Science, writes Eiseley, results in

“exaggerated conformity and, at the same time, an equally exaggerated assumption that science, a tool for manipulating the outside, the material universe, can be used to create happiness and ethical living.” 

page 140

Somehow, Eiseley gets in-between things, whether it is a small opening in a cave or a narrow opening in the mind. Perhaps, it is more than 30 years of crawling around in dark cavernous spaces which requires one to be awake, cautious, and willing to use other senses. That which is hidden; the crevices and cracks of both the world and the mind, places most people never go, these have given him a reverence for the mystery of the universe, and this mystery has informed not only his work but his worldview:

“Science, of course, in discovery represents the individual, but in the moment of triumph, science creates uniformity through which the mind of the individual once more flees away.

page 140-141

How eloquently the door is opened by Eiseley for the artist, the humanist — in the end, the humanities. Science has its place in the house, but science is not the only guest.  What motivates man to continue searching is beyond the realm of science. Without the artist, science becomes an unimaginative tool of oppression. 

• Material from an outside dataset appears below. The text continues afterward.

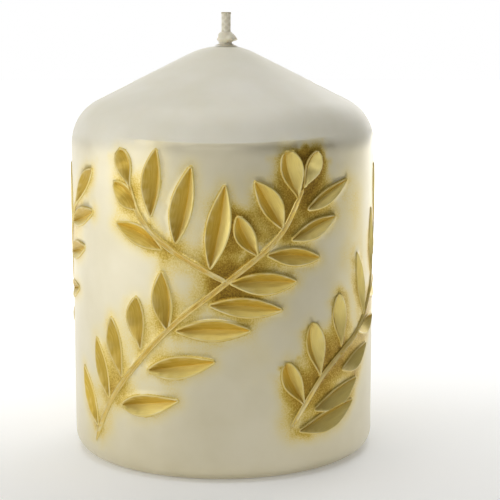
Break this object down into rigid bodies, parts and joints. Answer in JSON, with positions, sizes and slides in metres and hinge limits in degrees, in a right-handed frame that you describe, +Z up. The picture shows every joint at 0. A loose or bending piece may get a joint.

“It is the part of the artist — the humanist — to defend that eternal flight, just as it is the part of science to seek to impose laws, regularities and certainties. Man desires the certainties but he also transcends them. Thus, as in so many other aspects of life, man inhabits a realm half in and half out of nature, his mind reaching forever beyond the tool, the uniformity, the law, into some realm which is that of mind alone. The pen and the brush represent that eternal search, that conscious recognition of the individual as the unique creature beyond the statistic.” 

page 141

The wisdom of Loren Eiseley is one of trust in the unknown. His experience sifting through time has led not to resting on facts, but rather to dwelling in wonder and awe.

“Directly stated, the evolution of the entire universe — stars, ele

ments, life, man — is a process of drawing something out of nothing, out of the void of nonbeing. The creative element in the mind of man — that latency which can conceive gods, carve statues, move the heart with the symbols of great poetry, or devise the formulas of modern physics — emerges in as mysterious a fashion as those elementary particles which leap into momentary existence in great cyclotrons, only to vanish again like infinitesimal ghosts. The reality we know in our limited lifetimes is dwarfed by the unseen potential of the abyss where science stops. In a similar way the smaller universe of the individual human brain has its lonely cometary passages or flares suddenly like a supernova, only to subside in death while the waves of energy it has released roll on through unnumbered generations.